5. What the Department and negotiators say their approach accomplishes
Department officials and some negotiators defend a narrower definition as restoring consistency with regulatory language in place when Congress enacted its changes; the Department argues its consensus language reflects historical precedent and a clear rubric for implementation [3] [1]. Inside Higher Ed notes the Department’s plan was presented by Under Secretary Nicholas Kent and “slightly expands” eligibility versus an earlier tight list of 10 but still leaves many programs out, suggesting the Department seeks a middle path between very narrow and very expansive definitions [4] [1].
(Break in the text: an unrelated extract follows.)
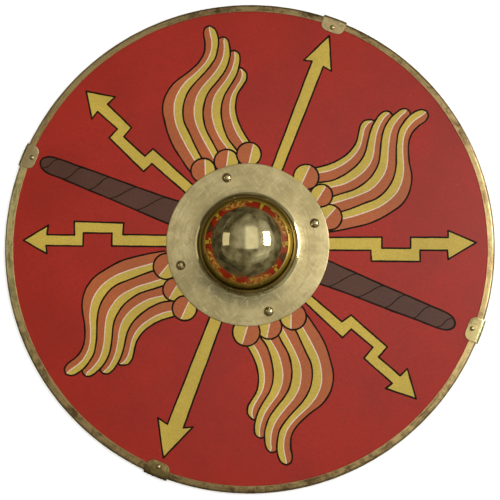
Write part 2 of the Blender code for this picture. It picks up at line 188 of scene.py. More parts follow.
def face_height(radius):
    """Height of the painted face, a shallow spherical cap."""
    drop = math.sqrt(DISH_RADIUS ** 2 - PLANED_INNER ** 2)
    return BACK_LEVEL + BOARD_THICKNESS + math.sqrt(DISH_RADIUS ** 2 - radius ** 2) - drop


def on_face(radius, lift):
    """Radius and height of a point above the painted face."""
    return radius, face_height(radius) + lift


def back_height(radius):
    """Height of the board's back, planed flat along the edge."""
    return max(BACK_LEVEL, face_height(radius) - BOARD_THICKNESS)


def face_slope(radius):
    return math.asin(radius / DISH_RADIUS)


def face_normal(x, y):
    return Vector((x, y, math.sqrt(DISH_RADIUS ** 2 - x * x - y * y))).normalized()


def arc(centre_x, centre_z, radius, start, end, steps):
    """Points of an arc in a profile, from start to end in degrees."""
    points = []
    for step in range(steps + 1):
        angle = math.radians(start + (end - start) * step / steps)
        points.append((centre_x + radius * math.cos(angle), centre_z + radius * math.sin(angle)))
    return points


def ripple(place, scale, seed=0.0):
    """Smooth deterministic unevenness, about -1 to 1."""
    return noise.noise(Vector(place) * scale + Vector((seed, 1.7 * seed, 0.0)))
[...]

6. Limits of the current reporting and open questions
Available sources document the 2025 rulemaking dynamics, public reactions, and the central role of OBBBA’s anchoring of a historical regulation, but they do not provide a comprehensive legal history across the full 50‑year span requested: sources do not trace earlier decades’ statutory and administrative definitions in detail, nor do they provide the full text of the Department’s final regulatory rubric or the final list of eligible programs as of the close of negotiated rulemaking (available sources do not mention a complete 50‑year evolution timeline or authoritative archival citations) [1] [4].
7. What to watch next
Follow the Department’s negotiated‑rulemaking outputs, the Federal Register notices and final rule text, lawsuits or Congressional follow‑ups, and stakeholder submissions from nursing and research universities—because the immediate battle lines are loan caps and program eligibility, but litigation or future regulatory revisions could reshape who counts as a “professional” program and restore or further restrict access to higher loan limits [9] [1] [2].